The reasons for Hazony defending the nation in this way are not for the virtuous formation of the people, but for “virtue” in a pragmatic sense—nations represent the best way to ensure a group of people’s survival in an agonistic world. Virtue, as he uses it, is not as a moral perfection, but as a political ideal (228). And to be sure, the creation of space for a self-determining people is one which allows for a people to flourish, whether the Kurds, the Israelis, or the Slovenians. But to claim that the best way for a nation to flourish—as an ethnonationalist entity able to govern itself and yet not answerable to international critiques—is not idolatrous by a Scriptural measure, but arrogant. He criticizes Europe for demanding that all nations exemplify European standards, and rightly so, asking why Israel alone seems to be subject to such scrutiny in its internal policy. But the answer to this disproportionate critique is not to make Israel more immune from criticism—to double down into an ethnostate—but for all other nations to take heed from the Old Testament’s true message to the nations: God will judge the injustices of the world, and no nation can pretend to be immune from that judgment.

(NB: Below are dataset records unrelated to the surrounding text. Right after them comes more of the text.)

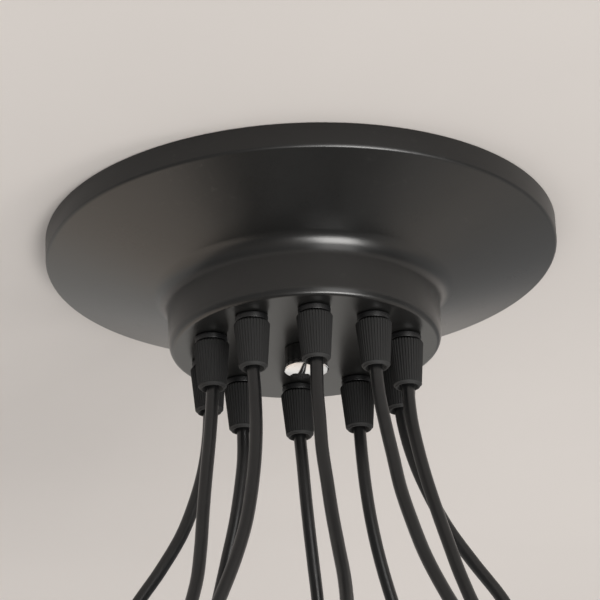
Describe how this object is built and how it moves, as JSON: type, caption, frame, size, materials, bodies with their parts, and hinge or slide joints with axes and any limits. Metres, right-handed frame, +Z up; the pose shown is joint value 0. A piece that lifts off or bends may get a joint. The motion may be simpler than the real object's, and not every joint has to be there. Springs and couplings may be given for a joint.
{
  "type": "ceiling chandelier",
  "caption": "Ceiling light with a black dished canopy, a ring of fluted cord grips under its deep cup, and round cords that splay out, wound into coils above open lamp holders.",
  "frame": {"origin": "middle of the canopy's rim, in the plane of the ceiling", "axes": "+Z up, out of the canopy's open back into the ceiling; +X along the ceiling strap"},
  "size_m": [0.2873, 0.2885, 0.4223],
  "materials": {
    "canopy_paint": "satin",
    "collar_paint": "satin",
    "zinc_plate": "satin",
    "chrome": "polished",
    "grip_nylon": "matte",
    "cord_sheath": "satin",
    "holder_resin": "satin",
    "terminal_nylon": "matte",
    "thread_shell": "bright",
    "holder_porcelain": "gloss",
    "core_brown": "satin",
    "core_blue": "satin",
    "core_green": "satin",
    "cord_tie": "matte"
  },
  "bodies": {
    "root": {"canopy": "canopy_paint", "ceiling_strap": "zinc_plate", "threaded_rod": "zinc_plate", "rod_upper_nut": "zinc_plate", "rod_lower_nut": "zinc_plate", "centre_collar": "collar_paint", "terminal_block": "terminal_nylon", "grip_base_1": "grip_nylon", "grip_base_2": "grip_nylon", "grip_base_3": "grip_nylon", "grip_base_4": "grip_nylon", "grip_base_5": "grip_nylon", "grip_base_6": "grip_nylon", "grip_base_7": "grip_nylon", "grip_base_8": "grip_nylon", "grip_base_9": "grip_nylon", "grip_base_10": "grip_nylon", "cord_1": "cord_sheath", "cord_2": "cord_sheath", "cord_3": "cord_sheath", "cord_4": "cord_sheath", "cord_5": "cord_sheath", "cord_6": "cord_sheath", "cord_7": "cord_sheath", "cord_8": "cord_sheath", "cord_9": "cord_sheath", "cord_10": "cord_sheath", "cord_coil_1": "cord_sheath", "cord_coil_2": "cord_sheath", "cord_coil_3": "cord_sheath", "cord_coil_4": "cord_sheath", "cord_coil_5": "cord_sheath", "cord_coil_6": "cord_sheath", "cord_coil_7": "cord_sheath", "cord_coil_8": "cord_sheath", "cord_coil_9": "cord_sheath", "cord_coil_10": "cord_sheath", "lamp_holder_1": "holder_resin", "lamp_holder_2": "holder_resin", "lamp_holder_3": "holder_resin", "lamp_holder_4": "holder_resin", "lamp_holder_5": "holder_resin", "lamp_holder_6": "holder_resin", "lamp_holder_7": "holder_resin", "lamp_holder_8": "holder_resin", "lamp_holder_9": "holder_resin", "lamp_holder_10": "holder_resin"},
    "cap_nut": {"centre_cap_nut": "chrome"},
    "grip_cap_1": {"grip_cap_1": "grip_nylon"},
    "grip_cap_2": {"grip_cap_2": "grip_nylon"},
    "grip_cap_3": {"grip_cap_3": "grip_nylon"},
    "grip_cap_4": {"grip_cap_4": "grip_nylon"},
    "grip_cap_5": {"grip_cap_5": "grip_nylon"},
    "grip_cap_6": {"grip_cap_6": "grip_nylon"},
    "grip_cap_7": {"grip_cap_7": "grip_nylon"},
    "grip_cap_8": {"grip_cap_8": "grip_nylon"},
    "grip_cap_9": {"grip_cap_9": "grip_nylon"},
    "grip_cap_10": {"grip_cap_10": "grip_nylon"}
  },
  "joints": [
    {"name": "cap_nut_turn", "type": "hinge", "parent": "root", "child": "cap_nut", "pos_m": [0, 0, -0.0702], "axis": [0, 0, -1], "range_deg": [0, 900]},
    {"name": "grip_cap_1_turn", "type": "hinge", "parent": "root", "child": "grip_cap_1", "pos_m": [0.0449, 0.01962, -0.0732], "axis": [0, 0, -1], "range_deg": [0, 540]},
    {"name": "grip_cap_2_turn", "type": "hinge", "parent": "root", "child": "grip_cap_2", "pos_m": [0.0248, 0.04226, -0.0732], "axis": [0, 0, -1], "range_deg": [0, 540]},
    {"name": "grip_cap_3_turn", "type": "hinge", "parent": "root", "child": "grip_cap_3", "pos_m": [-0.00478, 0.04877, -0.0732], "axis": [0, 0, -1], "range_deg": [0, 540]},
    {"name": "grip_cap_4_turn", "type": "hinge", "parent": "root", "child": "grip_cap_4", "pos_m": [-0.03253, 0.03664, -0.0732], "axis": [0, 0, -1], "range_deg": [0, 540]},
    {"name": "grip_cap_5_turn", "type": "hinge", "parent": "root", "child": "grip_cap_5", "pos_m": [-0.04786, 0.01052, -0.0732], "axis": [0, 0, -1], "range_deg": [0, 540]},
    {"name": "grip_cap_6_turn", "type": "hinge", "parent": "root", "child": "grip_cap_6", "pos_m": [-0.0449, -0.01962, -0.0732], "axis": [0, 0, -1], "range_deg": [0, 540]},
    {"name": "grip_cap_7_turn", "type": "hinge", "parent": "root", "child": "grip_cap_7", "pos_m": [-0.0248, -0.04226, -0.0732], "axis": [0, 0, -1], "range_deg": [0, 540]},
    {"name": "grip_cap_8_turn", "type": "hinge", "parent": "root", "child": "grip_cap_8", "pos_m": [0.00478, -0.04877, -0.0732], "axis": [0, 0, -1], "range_deg": [0, 540]},
    {"name": "grip_cap_9_turn", "type": "hinge", "parent": "root", "child": "grip_cap_9", "pos_m": [0.03253, -0.03664, -0.0732], "axis": [0, 0, -1], "range_deg": [0, 540]},
    {"name": "grip_cap_10_turn", "type": "hinge", "parent": "root", "child": "grip_cap_10", "pos_m": [0.04786, -0.01052, -0.0732], "axis": [0, 0, -1], "range_deg": [0, 540]}
  ]
}
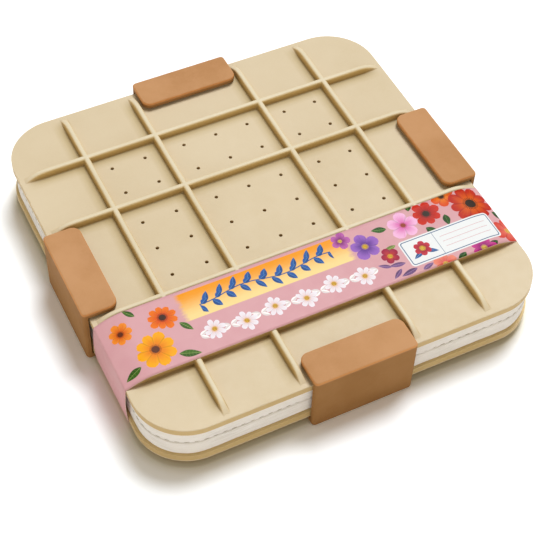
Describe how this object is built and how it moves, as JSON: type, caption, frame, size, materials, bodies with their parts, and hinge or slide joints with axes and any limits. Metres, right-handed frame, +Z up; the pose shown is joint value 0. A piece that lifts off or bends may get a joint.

Hazony is right to point out the manifold failures of cosmopolitan dreams, of internationalist organizations which will melt all cultures into a monoculture (which are driven by the aspirations of one people over others). All of this is right and good to criticize. But to turn to a vision of cultural similitude as the basis for a strong nation is to invite disaster, to justify internal injustice in the name of national autonomy as well as internal assimilation in the name of sound political philosophy.